In the open source world there is no need to take anyone’s word for it. The test script, and all the algorithms for SOFA Statistics, are open source (https://code.launchpad.net/sofastatistics), and any developers or statisticians who can extend or otherwise improve the tests are welcome to do so. That’s the open source way. So if you think of something that could help strengthen SOFA Statistics or its testing, please feel free to contact me.

As part of the testing just completed, a couple of small bugs were detected and these will be corrected in the next release coming soon.

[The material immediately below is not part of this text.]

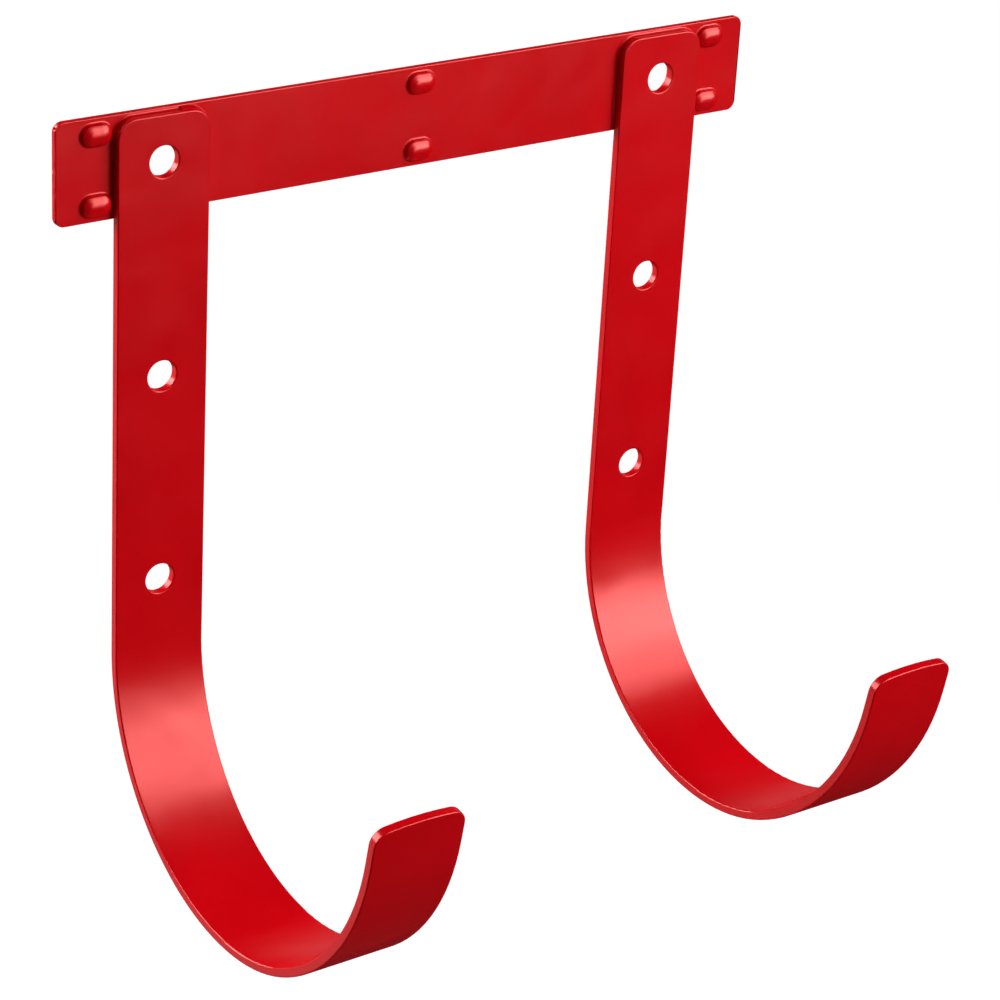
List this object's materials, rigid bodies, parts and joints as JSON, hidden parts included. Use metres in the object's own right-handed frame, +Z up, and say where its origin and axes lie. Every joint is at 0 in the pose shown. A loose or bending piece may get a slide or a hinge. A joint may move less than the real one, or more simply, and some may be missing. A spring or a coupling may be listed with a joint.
{
  "type": "double wall hook",
  "caption": "Painted steel wall bracket: a flat crossbar with pressed bumps carries two deep J-shaped strap hooks, each drilled for screws.",
  "frame": {"origin": "middle of the crossbar's back face, the face that lies on the wall", "axes": "+X along the crossbar to the right as seen from the front, +Z up, +Y into the wall, so the hooks reach out towards -Y"},
  "size_m": [0.245, 0.1477, 0.2372],
  "materials": {
    "red_paint": "gloss"
  },
  "bodies": {
    "root": {"crossbar": "red_paint", "left_hook": "red_paint", "right_hook": "red_paint", "left_weld": "red_paint", "left_top_weld": "red_paint", "right_weld": "red_paint"}
  },
  "joints": []
}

wxPython hourglass cursor not working in Ubuntu

Monday, August 17th, 2009

The following code worked in Windows but not in Ubuntu:

# hourglass cursor

curs = wx.StockCursor(wx.CURSOR_WAIT)
self.SetCursor(curs)
Something happens that takes a while … … … …
# Return to normal cursor
curs = wx.StockCursor(wx.CURSOR_ARROW)
self.SetCursor(curs)

Use instead:

wx.BeginBusyCursor()
wx.EndBusyCursor()

NB good to use wx.IsBusy() with EndBusyCursor().  On Windows, ending a cursor if one is not running causes an error.

if wx.IsBusy():
    wx.EndBusyCursor()

Misc library issues

Monday, August 17th, 2009

Re: pysqlite-2.5.5-win32-py2.6.exe – it wouldn’t install on my clean virtual XP environment.  It was unable to locate the component msvcr71.dll. So I was forced to include that in the Windows package.

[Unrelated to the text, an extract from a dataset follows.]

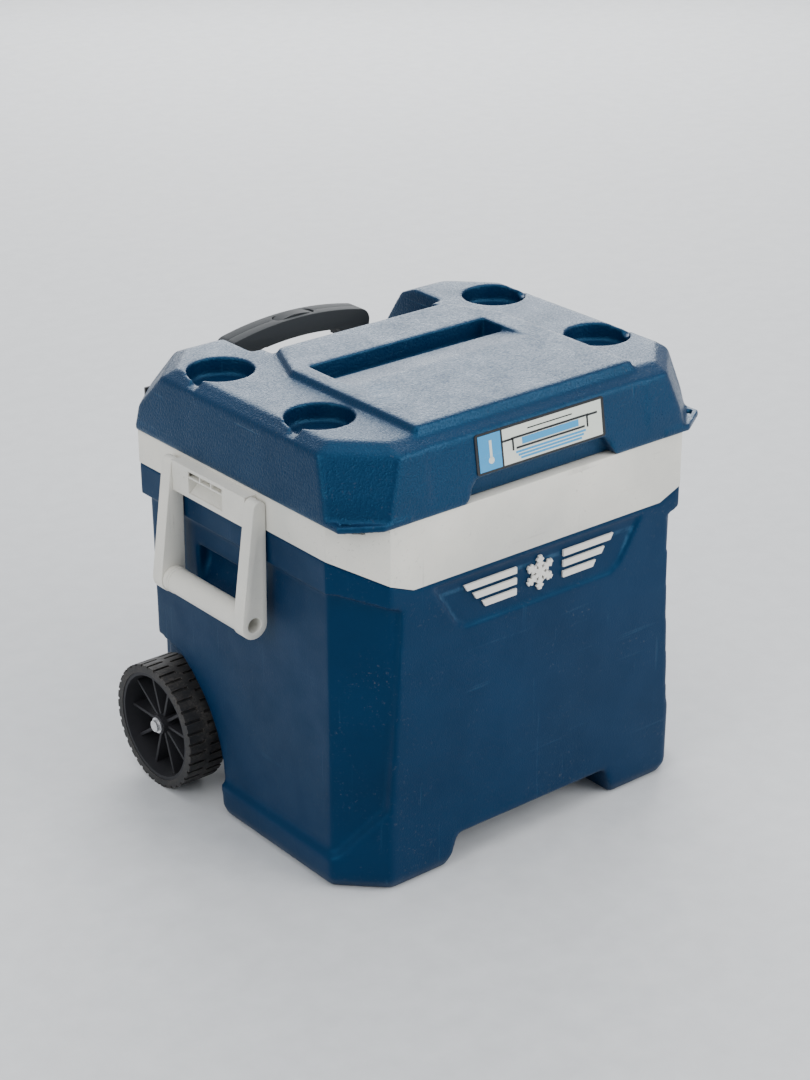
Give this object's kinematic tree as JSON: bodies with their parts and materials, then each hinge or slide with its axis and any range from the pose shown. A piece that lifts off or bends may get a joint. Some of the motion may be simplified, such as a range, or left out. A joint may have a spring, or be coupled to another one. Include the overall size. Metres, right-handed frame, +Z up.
{
  "type": "wheeled cooler",
  "caption": "Foam-insulated wheeled cooler with hinged lid, swinging side bails, telescoping tow handle, axle wheels and drain.",
  "frame": {"origin": "on the ground, in the middle of the footprint's bounding box", "axes": "+X to the cooler's right as seen from its front, +Y from the front to the tow handle at the rear, +Z up"},
  "size_m": [0.552, 0.4396, 0.499],
  "materials": {
    "shell_blue": "fine-grained moulded polypropylene, scuffed",
    "collar_cream": "satin moulded polypropylene",
    "badge_cream": "satin moulded inlay",
    "liner_white": "smooth food-grade liner",
    "foam": "foamed-in-place polyurethane",
    "gasket": "soft seal",
    "label_print": "printed and laminated film",
    "hinge_black": "moulded, satin",
    "steel": "plated steel",
    "handle_black": "moulded nylon, satin",
    "tube_aluminium": "drawn tube, anodised",
    "wheel_black": "moulded, satin",
    "tyre_black": "knobbed tread with dust in the grooves",
    "drain_white": "moulded, satin"
  },
  "bodies": {
    "tub": {"outer_shell": "shell_blue", "inner_liner": "liner_white", "foam_core": "foam", "collar_band": "collar_cream", "front_badge": "badge_cream", "tub_hinge_left": "hinge_black", "tub_hinge_right": "hinge_black", "hinge_pin_left": "steel", "hinge_pin_right": "steel", "tub_hinge_screws": "steel", "handle_bezel": "handle_black", "handle_foot": "handle_black", "handle_screws": "steel", "outer_tube_left": "tube_aluminium", "outer_tube_right": "tube_aluminium", "outer_bushing_left": "handle_black", "outer_bushing_right": "handle_black", "axle": "steel", "axle_block_left": "wheel_black", "axle_block_right": "wheel_black", "wheel_spacer_left": "wheel_black", "wheel_spacer_right": "wheel_black", "axle_cap_left": "steel", "axle_cap_right": "steel", "drain_spout": "drain_white", "drain_gasket": "gasket", "drain_nut": "drain_white"},
    "lid": {"lid_shell": "shell_blue", "lid_liner": "liner_white", "lid_foam": "foam", "lid_gasket": "gasket", "lid_label": "label_print", "lid_hinge_left": "hinge_black", "lid_hinge_right": "hinge_black", "lid_hinge_screws": "steel"},
    "bail_left": {"bail_frame_left": "collar_cream", "bail_grip_left": "collar_cream"},
    "bail_right": {"bail_frame_right": "collar_cream", "bail_grip_right": "collar_cream"},
    "handle_mid": {"mid_tube_left": "tube_aluminium", "mid_tube_right": "tube_aluminium", "mid_bushing_left": "handle_black", "mid_bushing_right": "handle_black", "mid_guide_left": "handle_black", "mid_guide_right": "handle_black"},
    "handle_top": {"inner_tube_left": "tube_aluminium", "inner_tube_right": "tube_aluminium", "inner_guide_left": "handle_black", "inner_guide_right": "handle_black", "grip_front": "handle_black", "grip_rear": "handle_black", "button_spring": "steel"},
    "button": {"release_button": "handle_black"},
    "wheel_left": {"wheel_left": "wheel_black", "tyre_left": "tyre_black"},
    "wheel_right": {"wheel_right": "wheel_black", "tyre_right": "tyre_black"},
    "drain_cap": {"drain_cap": "drain_white"}
  },
  "joints": [
    {"name": "lid_hinge", "type": "hinge", "parent": "tub", "child": "lid", "pos_m": [0, 0.2072, 0.404], "axis": [-1, 0, 0], "range_deg": [0, 95]},
    {"name": "bail_left_swing", "type": "hinge", "parent": "tub", "child": "bail_left", "pos_m": [-0.2503, 0.0052, 0.402], "axis": [0, 1, 0], "range_deg": [0, 150]},
    {"name": "bail_right_swing", "type": "hinge", "parent": "tub", "child": "bail_right", "pos_m": [0.2503, 0.0052, 0.402], "axis": [0, -1, 0], "range_deg": [0, 150]},
    {"name": "handle_lower_slide", "type": "slide", "parent": "tub", "child": "handle_mid", "axis": [0, 0, 1], "range_m": [0, 0.26]},
    {"name": "handle_upper_slide", "type": "slide", "parent": "handle_mid", "child": "handle_top", "axis": [0, 0, 1], "range_m": [0, 0.26]},
    {"name": "button_press", "type": "slide", "parent": "handle_top", "child": "button", "axis": [0, 0, -1], "range_m": [0, 0.004], "stiffness_N_per_m": 700, "springref_m": -0.002, "deforming": ["button_spring"]},
    {"name": "wheel_left_spin", "type": "hinge", "parent": "tub", "child": "wheel_left", "pos_m": [-0.236, 0.1279, 0.072], "axis": [1, 0, 0], "continuous": true},
    {"name": "wheel_right_spin", "type": "hinge", "parent": "tub", "child": "wheel_right", "pos_m": [0.236, 0.1279, 0.072], "axis": [1, 0, 0], "continuous": true},
    {"name": "drain_cap_turn", "type": "hinge", "parent": "tub", "child": "drain_cap", "pos_m": [0.244, -0.1188, 0.084], "axis": [1, 0, 0], "range_deg": [0, 720]}
  ]
}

The mysqldb module doesn’t currently have an official 2.6 version of the Windows installer.  Which was the main reason I had kept the Windows version to Python 2.5 for which there was one  (SciPy was no longer relevant so shifting to 2.6 for all installers was definitely in contention).  And there had been mixed experience of mysqldb packages put together by third parties (https://sourceforge.net/forum/forum.php?thread_id=2316047&forum_id=70460).  But I really needed a feature which was introduced in Python 2.6 – namely the float method as_integer_ratio.  This was needed to enable my float to decimal function to work (http://docs.python.org/library/decimal.html) which I needed to get the level of precision required to pass the hardest NIST ANOVA test (http://www.itl.nist.gov/div898/strd/anova/SmLs09.html). In the end I went with http://www.thescotties.com/mysql-python/test/MySQL-python-1.2.3c1.win32-py2.6.exe.  Another option was http://www.codegood.com/archives/4.

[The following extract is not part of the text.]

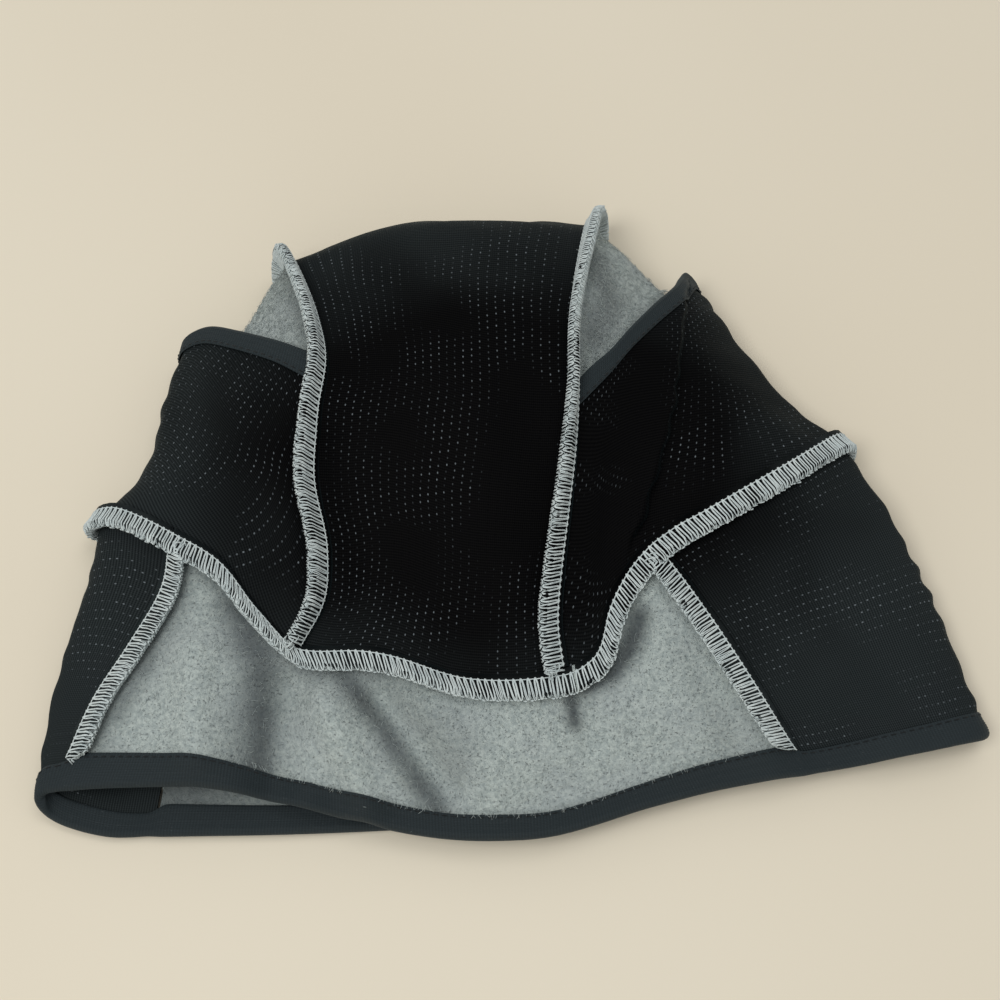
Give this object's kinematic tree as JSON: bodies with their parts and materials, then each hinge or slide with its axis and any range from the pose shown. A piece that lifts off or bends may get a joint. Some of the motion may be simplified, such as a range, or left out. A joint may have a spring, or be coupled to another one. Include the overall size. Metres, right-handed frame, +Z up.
{
  "type": "balaclava",
  "caption": "Fleece and mesh balaclava turned inside out and laid flat, with overlocked seams, elastic bound edges, a face opening and an open neck.",
  "frame": {"origin": "centre of the bounding box at the surface that the hood lies on", "axes": "+X across the hood, to the wearer's left as it lies, +Y from the neck hem towards the crown, +Z up, from the face side to the back of the head"},
  "size_m": [0.2772, 0.2022, 0.0471],
  "materials": {
    "mesh_cloth": "matte black knitted cloth with fine ribs and rows of small holes",
    "fleece": "brushed light grey fleece with a soft nap",
    "elastic_tape": "black ribbed elastic tape",
    "overlock_thread": "pale grey matte thread over the cut edges of the cloth",
    "black_thread": "black matte thread"
  },
  "bodies": {
    "root": {"crown_centre_panel": "mesh_cloth", "crown_side_panel_left": "fleece", "crown_side_panel_right": "fleece", "cheek_panel_left": "mesh_cloth", "cheek_panel_right": "mesh_cloth", "neck_side_panel_left": "mesh_cloth", "neck_side_panel_right": "mesh_cloth", "nape_yoke": "fleece", "throat_yoke": "fleece", "hem_binding": "elastic_tape", "hem_topstitch": "black_thread", "mask_edge_binding": "elastic_tape", "mask_edge_topstitch": "black_thread", "brow_binding": "elastic_tape", "brow_topstitch": "black_thread", "crown_seam_left": "overlock_thread", "crown_seam_right": "overlock_thread", "neck_seam": "overlock_thread", "yoke_seam_left": "overlock_thread", "yoke_seam_right": "overlock_thread", "throat_seam_left": "overlock_thread", "throat_seam_right": "overlock_thread", "centre_front_seam": "overlock_thread"}
  },
  "joints": []
}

BTW there is a lot to like about Python 2.6 – it is the gateway to the 3 series and will make that eventual transition a lot easier.

The decimal module in Python

Wednesday, August 12th, 2009

Python has a brilliant decimal module (http://docs.python.org/library/decimal.html) you may need if you want to avoid floating point errors.  This may be necessary if you are faced with compounding errors under special circumstances e.g. if testing a statistical routine against a purpose-built test dataset (e.g. http://www.itl.nist.gov/div898/strd/anova/SmLs09_cv.html).  The performance hit is substantial, however, so it has to be used judiciously.  Anyway, here is an example:

import decimal
D = decimal.Decimal
decimal.getcontext().prec = 120
d1 = D("1.1")
f1 = 1.1
print "Decimal result is: %s" % round((d1**1000 - D("2.46993291801e+41")),3)
print "Floating point result is: %s" % round((f1**1000 - 2.46993291801e+41),3)
>>>

Decimal result is: -4.17366587591e+29
Floating point result is: -3.97456123863e+29

Usually, floating point is good enough – but not under all circumstances.  In which case, it pays to be familiar with the decimal module.

Please report bugs – it’s good for the project

Saturday, July 18th, 2009

Bugs are never welcome, but the only thing worse than a bug is a bug you don’t know about and could easily fix.  Even worse, an unknown bug could put some people off using your software, which is not a good outcome for anyone.  So how do you report a bug in SOFA Statistics?  Fortunately, Launchpad (which is where the SOFA Statistics source code lives) makes bug reporting easy.  Just go to: https://launchpad.net/sofastatistics/+filebug/+login and register the bug.  I’ll do my best to fix it and keep everyone informed along the way.

Remember – reporting a bug is an act of kindness so please don’t hold back.  Your report could help many other users.

Bazaar – Simple Yet Powerful

Sunday, June 28th, 2009

This project uses Bazaar to provide versioning control.  AlthoughBazaar is very powerful, it is also very easy to start using.  Here are some of my most commonly used commands:

bzr add – adds file to versioning control

bzr commit -m “Message in here about changes” – takes the copies and creates a new version

bzr push – pushes the revision out to Launchpad

bzr ls -V – lists all versioned files (if any are missing just use add)

Installation testing using VirtualBox snapshots

Thursday, May 28th, 2009

VirtualBox is brilliant.  You can set up Windows XP, Ubuntu Jaunty etc and test installations into them.  Then reset to snapshot and rinse and repeat.  Installing onto systems that are not “clean” is never as certain – perhaps you have already installed comtypes or whatever.

One tip for sharing files between a host OS and a Linux (Ubuntu) guest OS (see http://www.virtuatopia.com/index.php/VirtualBox_Shared_Folders).

Within the guest OS, make a directory e.g.

sudo mkdir /transfer

Then mount the shared folder you set up externally in VirtualBox using:
sudo mount -t vboxsf sharename mountpoint
in my case:
sudo mount -t vboxsf transfer /transfer
It is then easy to grab files from the host OS e.g. a deb package that needs to be installed.